Port Albert in South Gippsland has become increasingly popular with anglers looking for size and variety. The huge snapper that arrive every spring remain a major attraction, but they are just one part of the piscatorial equation. Other fish include excellent King George whiting, salmon, bream, snook, couta, trevally, mullet, cod and garfish.
The list goes on, with dusky flathead being caught in excess of 4 kg, particularly near the sand flats around places such as Manns Beach.
The Albert and Tarra rivers flow into the bay area on either side of Port Albert and both provide reasonable fishing for brown trout in the upper reaches as well as estuary perch nearer the entrance. As well as bait, the perch are susceptible to flies such as the Crazy Charlie. The Albert River is popular as an estuary fishing venue for flathead, trevally and salmon.
The Port Albert waterway is a conglomerate of islands surrounded by channels situated well inland at the western end of the Ninety Mile Beach. At high tide most of it is navigable for small boats but when the tide falls, many boats find it necessary to stay in the main channels. Moreover, while the waterway can offer sheltered water, strong currents can sometimes make it extremely hazardous so local advice should be sought before venturing out.

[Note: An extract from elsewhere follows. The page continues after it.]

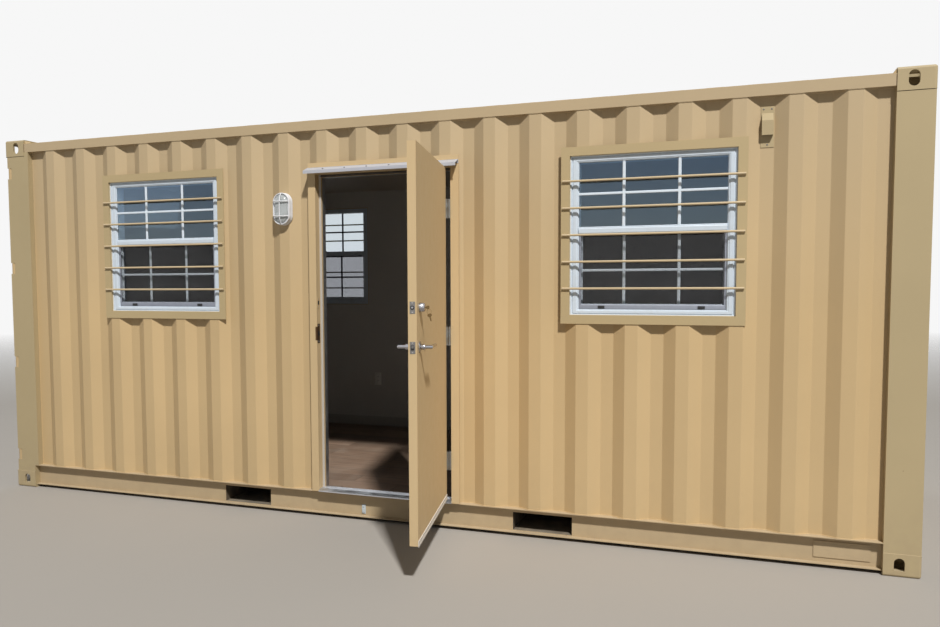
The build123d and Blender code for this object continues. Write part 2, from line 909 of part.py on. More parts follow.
def drip_cap():
    """Bent cap over the door with its flange on the frame head."""
    base_z = head_z - cap_drop
    front_z = base_z + cap_lip_h
    back_z = front_z + cap_rise
    line = [
        (frame_y, back_z - cap_flange_h),
        (frame_y, back_z),
        (frame_y - cap_reach, front_z),
        (frame_y - cap_reach, base_z),
    ]
    return lengthwise(strip(line, cap_sheet), (outer_left_x, outer_right_x))


save("door_jambs", [jamb(outer_left_x, 1), jamb(outer_right_x, -1)])
save("door_head", [door_head()])
save("door_studs", door_studs())
save("door_threshold", [threshold()])
save("drip_cap", [drip_cap()])

# Personnel door leaf, shaped shut and then swung open


def swung(pieces):
    """Pieces of the shut door turned about the hinge pins."""
    axis = Axis((hinge_x, hinge_y, 0), (0, 0, 1))
    return [piece.rotate(axis, door_open_deg) for piece in pieces]


def edge_plate(z):
    """Plate let into the lock edge of the leaf."""
    mid_y = frame_y + leaf_t / 2
    return block(
        (leaf_left_x, leaf_left_x + faceplate_t),
        (mid_y - faceplate_w / 2, mid_y + faceplate_w / 2),
        (z - faceplate_h / 2, z + faceplate_h / 2),
    )


def spindle_hole(y):
    """Round hole about the lever spindle."""
    return rod((lever_x, y[0], lever_z), (lever_x, y[1], lever_z), spindle_r + spindle_play)


def door_leaf():
    """Flush leaf with a bevelled lock edge, bored for the spindle."""
    outline = [
        (leaf_left_x, frame_y),
        (leaf_right_x, frame_y),
        (leaf_right_x, leaf_back_y),
        (leaf_left_x + leaf_bevel, leaf_back_y),
    ]
    leaf = upright(outline, (leaf_base_z, leaf_top_z)) - spindle_hole((frame_y, leaf_back_y))
    return leaf - edge_plate(lever_z) - edge_plate(bolt_z)


def door_sweep():
    """Strip across the foot of the outer face."""
    return block(
        (leaf_left_x, leaf_right_x),
        (frame_y - sweep_t, frame_y),
        (leaf_base_z - sweep_drop, leaf_base_z + sweep_h),
    )


save("door_leaf", swung([door_leaf()]))
save("door_sweep", swung([door_sweep()]))

# Hinges


def hinge_rod(z, radius):
    """Round bar on the hinge axis over the height of one hinge."""
    half = hinge_h / 2
    return rod((hinge_x, hinge_y, z - half), (hinge_x, hinge_y, z + half), radius)


def hinge_half(z, x, own, others):
    """Plate and own knuckles of one hinge, cleared for the other half's."""
    base = z - hinge_h / 2
    step = hinge_h / hinge_knuckles
    half = block(x, (hinge_y, hinge_y + hinge_plate_w), (base, base + hinge_h))
    for i in others:
        low, high = base + i * step, base + (i + 1) * step
        half -= block(x, (hinge_y, hinge_y + hinge_r + hinge_play), (low, high))
    for i in own:
        low, high = base + i * step + hinge_play / 2, base + (i + 1) * step - hinge_play / 2
        half += rod((hinge_x, hinge_y, low), (hinge_x, hinge_y, high), hinge_r)
    return half


frame_knuckles = range(0, hinge_knuckles, 2)
leaf_knuckles = range(1, hinge_knuckles, 2)


def jamb_hinge(z):
    """Half of a hinge on the jamb, with the pin."""
    x = (right_rabbet_x - hinge_plate_t, right_rabbet_x)
    return hinge_half(z, x, frame_knuckles, leaf_knuckles) + hinge_rod(z, hinge_pin_r)


def leaf_hinge(z):
    """Half of a hinge on the edge of the leaf, bored for the pin."""
    x = (leaf_right_x, leaf_right_x + hinge_plate_t)
    bore = hinge_rod(z, hinge_pin_r + hinge_play)
    return hinge_half(z, x, leaf_knuckles, frame_knuckles) - bore


save("jamb_hinges", [jamb_hinge(z) for z in hinge_zs])
save("leaf_hinges", swung([leaf_hinge(z) for z in hinge_zs]))

# Lock and levers


def face_disc(z, radius, y):
    """Round plate on a face of the leaf."""
    return rod((lever_x, y[0], z), (lever_x, y[1], z), radius)


def lock_trim():
    """Roses, bolt cylinder and turn, and the two edge plates."""
    outside = (frame_y - rose_t, frame_y)
    inside = (leaf_back_y, leaf_back_y + rose_t)
    roses = [face_disc(lever_z, rose_r, y) - spindle_hole(y) for y in (outside, inside)]
    cylinder = face_disc(bolt_z, cylinder_r, (frame_y - cylinder_t, frame_y))
    turn = face_disc(bolt_z, cylinder_r, (leaf_back_y, leaf_back_y + turn_t))
    return roses + [cylinder, turn, edge_plate(lever_z), edge_plate(bolt_z)]


def lever_set():
    """Two levers on one spindle through the leaf, each a collar and a mitred round bar."""
    faces = (frame_y, leaf_back_y)
    body = rod((lever_x, faces[0], lever_z), (lever_x, faces[1], lever_z), spindle_r)
    for face, way in zip(faces, (-1, 1)):
        near_y = face + way * (rose_t + lever_gap)
        grip_y = face + way * lever_stand
        path = Polyline(
            (lever_x, near_y, lever_z), (lever_x, grip_y, lever_z), (lever_x + lever_len, grip_y, lever_z)
        )
        section = Plane(origin=path @ 0, z_dir=path % 0) * Circle(lever_r)
        body += sweep(section, path=path, transition=Transition.RIGHT)
        body += rod((lever_x, face, lever_z), (lever_x, near_y, lever_z), spindle_r)
        body += rod((lever_x, near_y, lever_z), (lever_x, face + way * collar_end, lever_z), collar_r)
    return body


save("lock_trim", swung(lock_trim()))
save("lever_set", swung([lever_set()]))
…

A two-lane concrete ramp is located at Port Albert and boats to 8 m in length can be launched here as the ramp drops straight into deep water at high and low tide. Smaller boats to 5 m can be launched at Robertsons Beach at high tide. Further east at Manns Beach, the locals and a few regulars have use of a tractor to launch their boats, while McLoughlins Beach has a concrete ramp, which is best at high tide for bigger boats.
Anglers heading offshore for snapper and gummy sharks sometimes prefer to head out through Shoal Inlet or McLoughlins Entrance. However, these are shallow exits and can be dangerous, particularly when the wind is blowing from the south.

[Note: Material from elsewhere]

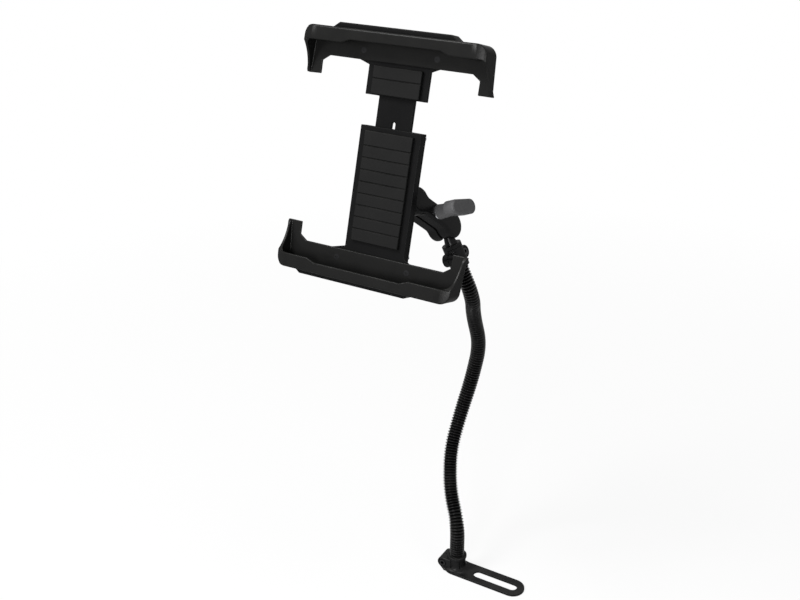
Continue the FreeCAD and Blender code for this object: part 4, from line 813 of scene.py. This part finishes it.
def cut_grooves(mesh, axis_x, grooves):
    """Cuts upright grooves into a collar whose axis is upright at axis_x."""
    work = bmesh.new()
    axis = Matrix.Translation((axis_x, 0, 0))
    for turn, radius, width, depth, low, high in grooves:
        size = Matrix.Diagonal((2 * depth, width, high - low, 1))
        out = Matrix.Translation((radius, 0, (low + high) / 2))
        bmesh.ops.create_cube(work, size=1.0, matrix=axis @ Matrix.Rotation(math.radians(turn), 4, "Z") @ out @ size)
    cutter_mesh = bpy.data.meshes.new("groove_cutter")
    work.to_mesh(cutter_mesh)
    work.free()
    cutter = bpy.data.objects.new("groove_cutter", cutter_mesh)
    bpy.context.scene.collection.objects.link(cutter)
    made = with_modifier(mesh, "BOOLEAN", operation="DIFFERENCE", solver="EXACT", object=cutter)
    bpy.data.objects.remove(cutter)
    return made


print("grooves in the base collar:", len(GROOVES["base_plate"]))

# %% [markdown]
# ## Soft edges on castings and mouldings
#
# A Bevel modifier finds the real edges by their angle and rounds them by a few tenths of a millimetre, as paint
# or a mould does. Where two real edges run on in line it throws a few points far out, and where its strips meet
# it leaves faces without area, so both are put right on the plain mesh. A Weighted Normal modifier then keeps the
# flat faces flat.

# %% Rounding of a piece
REAL_EDGE = math.radians(50)
BEVEL_STEPS = 3


def keep_near(mesh, surface, width):
    """Brings back the few points that a bevel throws off the sharp surface where two of its edges are in line."""
    corners = [point.co for point in surface.vertices]
    wall = BVHTree.FromPolygons(corners, [face.vertices for face in surface.polygons])
    for point in mesh.vertices:
        place, _, _, distance = wall.find_nearest(point.co)
        if distance > width:
            point.co = place


def clear_slivers(mesh):
    """Takes out the faces without area that a bevel leaves where its strips meet."""
    work = bmesh.new()
    work.from_mesh(mesh)
    bmesh.ops.dissolve_degenerate(work, dist=SAME_POINT, edges=work.edges)
    work.to_mesh(mesh)
    work.free()


def soft_edged(node, name, width, material):
    """A copy of a CAD node with its sharp edges rounded by that width, in metres."""
    sharp = merged_copy(node)
    if node in GROOVES:
        sharp = cut_grooves(sharp, FOOT.x, GROOVES[node])
    mesh = with_modifier(sharp, "BEVEL", width=width, segments=BEVEL_STEPS, limit_method="ANGLE",
                         angle_limit=REAL_EDGE, use_clamp_overlap=False, loop_slide=False)
    mesh.name = name
    keep_near(mesh, sharp, width)
    clear_slivers(mesh)
    mesh.set_sharp_from_angle(angle=REAL_EDGE)
    piece = stand_for(mesh, name, node, material)
    weighted = piece.modifiers.new("flat_faces", "WEIGHTED_NORMAL")
    weighted.keep_sharp = True
    return piece


# %% Soft-edged pieces
# Node, name of the piece, edge radius, finish
SOFT_EDGED = [
    ("base_plate", "seat_plate", 0.0005, plate_paint),
    ("rod_head", "head_clamp", 0.0005, casting_paint),
    ("rod_head_cap", "head_clamp_cap", 0.0005, casting_paint),
    ("arm_half_fixed", "arm_half_far", 0.0004, casting_paint),
    ("arm_half_moving", "arm_half_near", 0.0004, casting_paint),
    ("clamp_knob", "knob_body", 0.0008, knob_plastic),
    ("ball_base", "diamond_base", 0.0004, casting_paint),
    ("cradle_housing", "housing_moulding", 0.0006, cradle_plastic),
    ("cradle_cover", "cover_moulding", 0.0005, cradle_plastic),
    ("cradle_slider", "slider_moulding", 0.0006, cradle_plastic),
    ("bottom_cup", "lower_cup_moulding", 0.0009, cup_plastic),
    ("top_cup", "upper_cup_moulding", 0.0009, cup_plastic),
    ("lower_pad", "lower_pad_moulding", 0.0005, pad_rubber),
    ("upper_pad", "upper_pad_moulding", 0.0005, pad_rubber),
]
for node, name, width, material in SOFT_EDGED:
    piece = soft_edged(node, name, width, material)
    print(name, "faces:", len(piece.data.polygons))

Gummy sharks can reach serious proportions in this water, both inside the bay and offshore. Gummies in excess of 20 kg have been caught, although most are 3–5 kg. As the name implies, these sharks have no teeth; instead they have plates similar to rays and feed on much the same type of food as rays and snapper, which is why snapper anglers often catch gummies. Although not a difficult shark to land once hooked, gummy sharks try hard and a big one will run long and hard.
Fishing techniques are the same as for snapper, although gummy sharks are more partial to a solid berley trail and are found more often in shallower water than snapper. A running sinker rig with baits such as squid, pilchards, or fish strips works okay. There is no need for a wire trace but the leader should be about 10 kg breaking strain to avoid wear on the hard skin of the sharks’ backs.
Port Albert also has a reputation for better-than-average King George whiting, with many of the bigger fish taken in the deeper water and offshore. Because of the strong tidal influence, a paternoster rig with a single leader of up to 1 m is sometimes the most effective method. A pyramid sinker is preferred in the deeper areas where the current is very strong. Instead of casting out and leaving the bait to sit on the seabed, anglers drop their bait to the bottom and then lift it and allow it to drop a little further behind the boat. This is done several times before the bait is retrieved and checked. When the strike comes, it will often be at the top of the lift, the whiting having followed the bait.
Bass yabbies pumped from the flats are favourite bait in the deeper water while mussels also produce good catches but are best over the grass beds in the shallower water.